Doch als Senta von Erik daran erinnert wird, dass sie auch ihm einst Treue schwur, wird sie aus dem Liebestraum gerissen. Der Holländer merkts – und weg ist er. Zu viel für die schon immer labile Senta: Sie entreisst Erik sein Gewehr und richtet sich selbst. Im Gegensatz zum vorgesehenen Sprung vom Felsen ins Meer ist das ein geradezu banaler Schluss, der leider bald auf allen Bühnen zum Standard wird.
Weltstar Terfel: Fluch und Segen
So aktiv die Personenführung, so statisch und mit der Zeit lähmend wirkt das Einheitsbühnenbild von Wolfgang Gussmann. Doch solange darin Bryn Terfel agiert, ist das fast egal. Dieser Sängerdarsteller ist mit seiner vermeintlich von Wetter und Wind geprägten, furchigen Persönlichkeit ein Sinnbild der alten Opernwelt, in der einst in den immer gleichen Bühnenbildern Individuen triumphierten. In Zürich aber wurde eine moderne Inszenierung um ihn herum gebaut. Was wäre sie ohne ihn, fragt man bange.
Singend ist Terfel keine Orchesterklippe zu hoch beziehungsweise zu laut, kein Piano zu zart – kein deutsches Wort zu kompliziert. Dass es sein Hausdebüt ist, merkt man ihm nicht an. Anja Kampe (Senta) schon eher. Nachdem ihr in der Ballade der erste Ton misslingt, dreht sie zur Sicherheit auf. Eine zarte Seite gibt es nicht, umso mächtiger ist sie als Heroin. Ein weiteres interessantes Hausdebüt gelingt Marko Jentzsch (Erik), obwohl er etwas überhastet wirkt.
Am Ende doch ein Triumph
Fast halb so alt wie Salminen ist Dirigent Alain Altinoglu, dennoch wird er schon weltweit herumgereicht. Und doch fragt man sich schon während der Ouvertüre: Hat er einfach viel Zeit oder eventuell doch Angst? Es ist alles hübsch ausgestaltet, aber bisweilen so klar und kräftig, dass man sich um den Sog, um den in die Weite führenden Klang sorgt.

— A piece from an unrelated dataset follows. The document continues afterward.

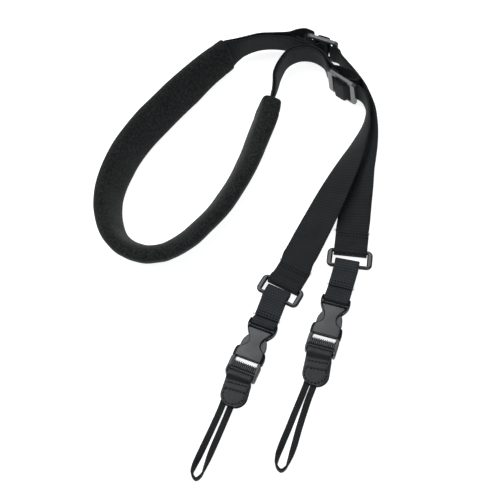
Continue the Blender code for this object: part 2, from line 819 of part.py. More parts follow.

Zum Schluss geht das Erlösungsmotiv in der Szene unter, die Oper verklingt abrupt. Und so war denn das Publikum nach Vorhangfall erst mal einen Moment perplex. Doch als der erste Vorhang aufging, wurde schnell klar: Ein Triumph! Daran änderten auch die paar Buhs gegen Hausherr Homoki nichts mehr.